In other words the issue of how a city cared for the poor and oppressed defined its status before God. Now read Ezekiel 18 and especially from verse five onward to see how practising justice and righteousness is God’s way.

However the lessons that God had for Abraham were not complete.

Abraham learned how to be a city intercessor.

He became concerned that by judging these cities God would sweep away the righteous with the wicked. (Gen. 18:23)

Abraham interceded with God to spare the city if fifty righteous people could be found. In the end it seems that he could not find ten righteous in the city. (Gen. 18:22-33)

From the above scriptures it is evident that the definition of a righteous person is one who ensures justice in the city by assisting the downtrodden and calling the oppressors to account. Added to this definition the righteous are those who, like God, “hear the cry of pain” arising from those being oppressed.

Does the modern church “hear the pain” of the city as God does?

Abraham and Sarah were in the midst of a sobering lesson from God. They were instructed in what to be “doing” and why this was important.

God followed through with his intentions. But he did deliver Abraham’s nephew from Sodom before the judgement fell. Abraham’s intercession at least saved Lot.

“So when God destroyed the cities of the plain, he remembered Abraham, and he brought Lot out of the catastrophe that overthrew the cities where Lot had lived.” (Gen. 19:29 NIV)
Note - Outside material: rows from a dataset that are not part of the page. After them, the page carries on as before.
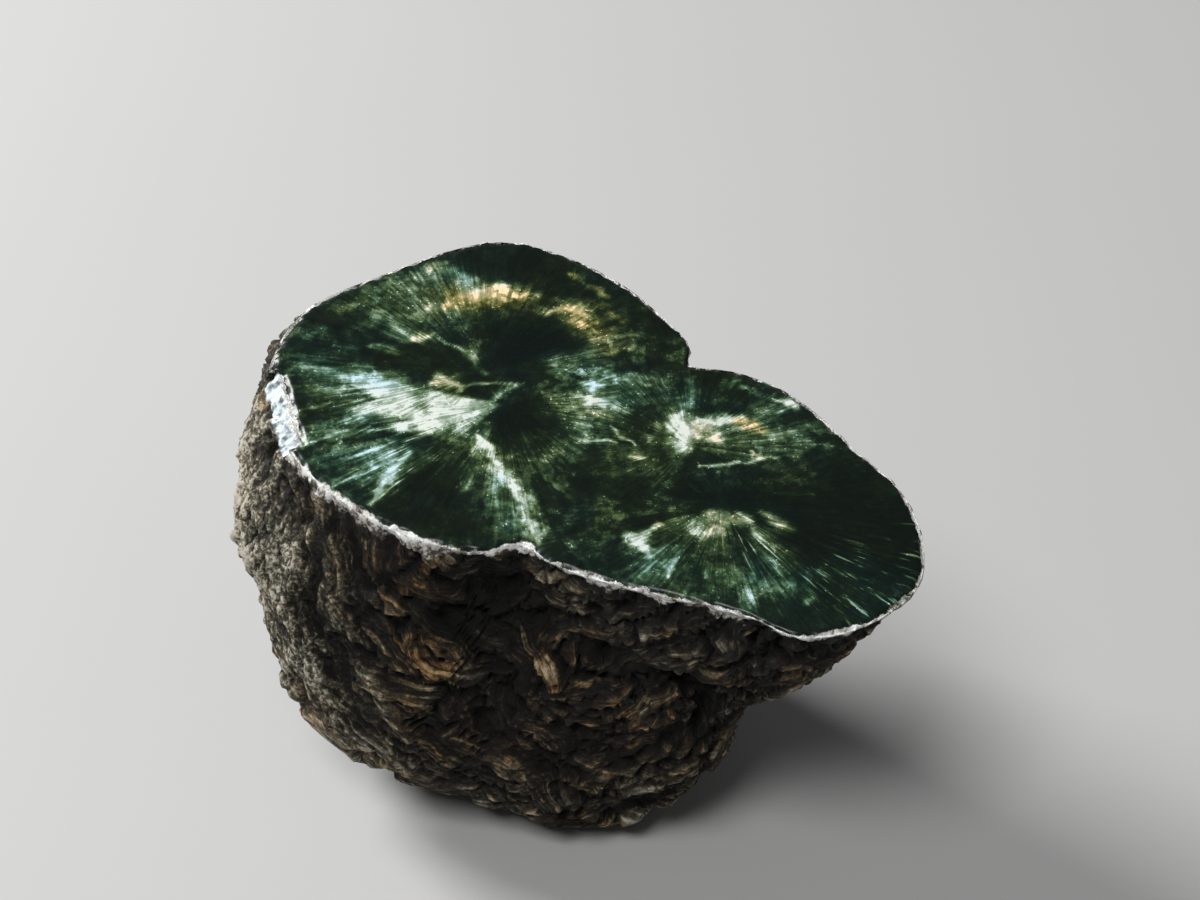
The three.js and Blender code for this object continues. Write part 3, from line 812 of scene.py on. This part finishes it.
def skin_height(points, plates, flakes):
    """How far each point of the skin stands out from the smooth form, and how deep in a gap it is."""
    shifted = skin_wander(points)
    plate, plate_gap = plate_height(plates, shifted)
    flake, flake_gap = plate_height(flakes, shifted)
    owner, _, _ = nearest_plates(plates, shifted)
    along, across, _ = in_plate(plates, owner, shifted)
    fibre_points = (along * FIBRE_WAVES_PER_MM, across / FIBRE_PITCH, plates["seed"][owner])
    fibres = FIBRE_HEIGHT * noise(np.stack(fibre_points, axis=1), SEEDS["fibres"])
    on_left = left_share(points)
    grain_height = GRAIN_HEIGHT + (LEFT_GRAIN_HEIGHT - GRAIN_HEIGHT) * on_left
    grain = grain_height * layered_noise(points / GRAIN_SIZE, 3, SEEDS["grain"])
    shell = shell_share(points)
    from_shell = np.hypot(points[:, 0] - SHELL_MIDDLE[0], points[:, 2] - SHELL_MIDDLE[2])
    wander = ARC_WANDER * noise(points / ARC_WAVE, SEEDS["arcs"])
    arcs = ARC_HEIGHT * shell * np.sin(2 * math.pi * from_shell / ARC_PITCH + wander)
    flatter = (1 - (1 - LEFT_PLATES) * on_left) * (1 - (1 - SHELL_PLATES) * shell)
    height = flatter * (plate + fibres) + flake + arcs + grain
    return np.minimum(height, HIGHEST_RELIEF), np.maximum(plate_gap, FLAKE_GAP_SHARE * flake_gap)


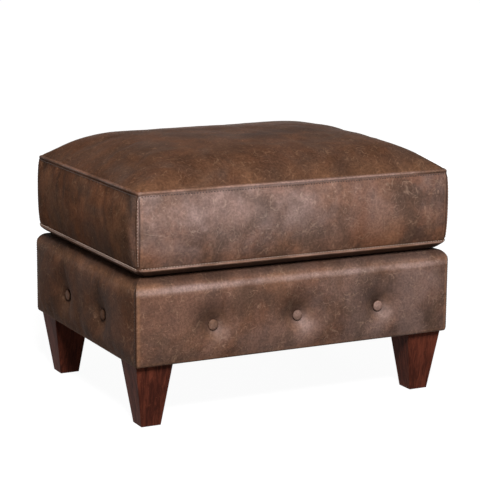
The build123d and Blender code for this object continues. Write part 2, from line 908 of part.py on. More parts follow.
def add_cushion_filling():
    """The fibre wrap and the core inside it."""
    wrap_end = half_cushion_x - foam_inset
    core_inset = foam_inset + wrap_thickness
    outer = filling_body(foam_inset, wrap_end, 0)
    tunnel = filling_body(core_inset, wrap_end, cut_overrun)
    parts["cushion_wrap"] = outer - tunnel
    parts["cushion_core"] = filling_body(core_inset + soft_gap, wrap_end, 0)


def add_tie_tapes():
    """Tapes sewn under the cushion that run down inside the front and rear rails."""
    made = []
    for side_x, side_y in corner_signs:
        x = side_x * tie_tape_place
        half = tie_tape_width / 2
        outer = side_y * rail_inner_y
        inner = side_y * (rail_inner_y - tie_tape_thickness)
        made.append(block(x - half, x + half, min(outer, inner), max(outer, inner),
                          cushion_floor_z - tie_tape_length, cushion_floor_z))
    parts["cushion_tie_tapes"] = Compound(made)


# Zip: tapes, chain, stops, and the slider with its pull tab

tape_out = boxing_out(boxing_corner_bulge, chain_half + tape_width) - leather_thickness - fit_gap
chain_middle = tape_out - tape_thickness / 2
chain_out = chain_middle + chain_thickness / 2
plate_in = chain_out + slider_gap
plate_out = plate_in + slider_plate
pin_out = plate_out + slider_gap + pull_pin_radius + pull_pin_gap + pull_eye_wall
slider_x = zip_half_length - slider_length / 2 - soft_gap


def rear(x_low, x_high, out_low, out_high, z_low, z_high):
    """A box on the rear boxing, its depth given outward from the seam plane and its height from the zip."""
    return block(x_low, x_high, half_cushion_y + out_low, half_cushion_y + out_high,
                 zip_z + z_low, zip_z + z_high)


def zip_tape(side):
    """One of the two tapes, above or below the chain."""
    edges = (side * chain_half, side * (chain_half + tape_width))
    return rear(-zip_half_length, zip_half_length, tape_out - tape_thickness, tape_out,
                min(edges), max(edges))


def zip_stop(side):
    """A stop crimped on one end of the chain."""
    ends = (side * zip_half_length, side * (zip_half_length + stop_length))
    return rear(min(ends), max(ends), chain_middle - chain_thickness / 2, chain_out,
                -stop_half, stop_half)


def zip_slider():
    """The slider's outer plate, its flanges beside the chain, and the ears that hold the pull's pin."""
    half = slider_length / 2
    body = rear(slider_x - half, slider_x + half, plate_in, plate_out, -slider_half, slider_half)
    for side in (-1, 1):
        edges = (side * (slider_half - slider_flange), side * slider_half)
        body = body + rear(slider_x - half, slider_x + half, tape_out + slider_gap, plate_in,
                           min(edges), max(edges))
    ear_reach = pull_pin_radius + ear_margin
    ear_inner = pull_eye_width / 2 + slider_gap
    for side in (-1, 1):
        edges = (slider_x + side * ear_inner, slider_x + side * (ear_inner + ear_thickness))
        body = body + rear(min(edges), max(edges), plate_in, pin_out + ear_reach, -ear_reach, ear_reach)
    pin_half = ear_inner + ear_thickness / 2
    y = half_cushion_y + pin_out
    return body + rod((slider_x - pin_half, y, zip_z), (slider_x + pin_half, y, zip_z), pull_pin_radius)


def zip_pull():
    """The pull tab, hanging from the slider's pin."""
    y = half_cushion_y + pin_out
    half_eye = pull_eye_width / 2
    bore = pull_pin_radius + pull_pin_gap
    start = (slider_x - half_eye, y, zip_z)
    end = (slider_x + half_eye, y, zip_z)
    eye = rod(start, end, bore + pull_eye_wall)
    neck_low = -(bore + pull_eye_wall + ear_margin + pull_pin_radius + slider_gap)
    neck = rear(slider_x - half_eye, slider_x + half_eye, pin_out - pull_thickness / 2,
                pin_out + pull_thickness / 2, neck_low, 0)
    centre = Plane(origin=(slider_x, y - pull_thickness / 2, zip_z + (neck_low - pull_length) / 2),
                   x_dir=(1, 0, 0), z_dir=(0, 1, 0))
    outline = RectangleRounded(pull_width, pull_length + neck_low, pull_corner)
    tab = extrude(centre * outline, amount=pull_thickness, dir=(0, 1, 0))
    return eye + neck + tab - rod(start, end, bore)


def add_zip():
    """The zip in the rear boxing."""
    parts["zip_tapes"] = Compound([zip_tape(-1), zip_tape(1)])
    parts["zip_chain"] = rear(-zip_half_length, zip_half_length, chain_middle - chain_thickness / 2,
                              chain_out, -chain_half, chain_half)
    parts["zip_stops"] = Compound([zip_stop(-1), zip_stop(1)])
    parts["zip_slider"] = zip_slider()
    parts["zip_pull"] = zip_pull()


# Build and write every piece

add_padded_sides()
add_buttons()
add_frame()
add_legs()
add_deck()
add_dust_cover()
add_cushion_cover()
add_cushion_filling()
add_tie_tapes()
add_zip()

os.makedirs("parts", exist_ok=True)
for name, solid in parts.items():
    export_step(solid, "parts/" + name + ".step")
print(len(parts), "pieces written")
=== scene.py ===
"""Leather ottoman: the covers, seams, buttons, zip and finishes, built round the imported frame.

One operator makes each piece or group of like pieces, one dresses the nodes that stay, and one
makes the stage. Sizes are in metres, with the front towards -Y and the floor at z = 0.
"""

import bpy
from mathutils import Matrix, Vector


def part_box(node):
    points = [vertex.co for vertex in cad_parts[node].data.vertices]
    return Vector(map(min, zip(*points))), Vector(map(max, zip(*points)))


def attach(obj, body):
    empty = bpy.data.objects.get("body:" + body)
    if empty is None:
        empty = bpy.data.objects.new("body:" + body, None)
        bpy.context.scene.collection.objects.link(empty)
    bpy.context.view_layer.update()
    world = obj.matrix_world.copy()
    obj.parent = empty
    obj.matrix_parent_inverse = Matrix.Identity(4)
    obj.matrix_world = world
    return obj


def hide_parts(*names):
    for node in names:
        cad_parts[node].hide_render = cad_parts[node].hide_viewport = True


bl_info = {
    "name": "Leather Ottoman",
    "version": (1, 0, 0),
    "blender": (4, 5, 0),
    "location": "3D View > Sidebar > Ottoman",
    "description": "Upholsters a zipped box-cushion ottoman over its packed frame",
    "category": "Add Mesh",
}

import math

import bpy
import numpy as np
from bpy.props import FloatProperty, FloatVectorProperty, PointerProperty
from bpy.types import NodeSocket, Operator, Panel, PropertyGroup
from mathutils import Matrix, Vector, noise
from mathutils.bvhtree import BVHTree

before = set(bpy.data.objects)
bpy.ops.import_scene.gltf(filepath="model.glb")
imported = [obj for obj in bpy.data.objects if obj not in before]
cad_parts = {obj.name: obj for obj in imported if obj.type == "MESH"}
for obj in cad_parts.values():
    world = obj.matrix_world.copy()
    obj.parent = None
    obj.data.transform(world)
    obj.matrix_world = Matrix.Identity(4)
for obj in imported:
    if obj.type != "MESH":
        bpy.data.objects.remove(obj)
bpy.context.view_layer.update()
MM = 0.001
TINY = 1e-6
STUFFING_FRAMES = 20

TOP, FRONT, RIGHT, REAR, LEFT, BOTTOM = range(6)
BASE_PANELS, BUTTON_PANELS = 6, 10


# ---- settings

def length(name, default, description):
    """A length that a user may change."""
    return FloatProperty(name=name, description=description, default=default, unit="LENGTH", precision=4)


def share(name, default, description):
    """A share from none to all."""
    return FloatProperty(name=name, description=description, default=default, subtype="FACTOR",
                         min=0.0, max=1.0)


def angle(name, default, description):
    """An angle of the camera."""
    return FloatProperty(name=name, description=description, default=default, subtype="ANGLE")


def power(name, default, description):
    """The power of a lamp."""
    return FloatProperty(name=name, description=description, default=default, min=0.0, unit="POWER")


def colour(name, default, description):
    """A linear colour that a user may change."""
    return FloatVectorProperty(name=name, description=description, default=default, size=3,
                               subtype="COLOR", min=0.0, max=1.0)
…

Peter, in his epistle has something to add on this subject. “God decreed destruction for the cities of Sodom and Gomorrah. A mound of ashes was all that was left—grim warning to anyone bent on an ungodly life. But that good man Lot, driven nearly out of his mind by the sexual filth and perversity, was rescued. Surrounded by moral rot day after day after day, that righteous man was in constant torment.” (2 Peter 2:6-8 MSG)

Living in the “blessings of Abraham” is discovered by keeping the way of the Lord and by doing righteousness and justice. Of course this is realised only in Christ as will be shown in future chapters.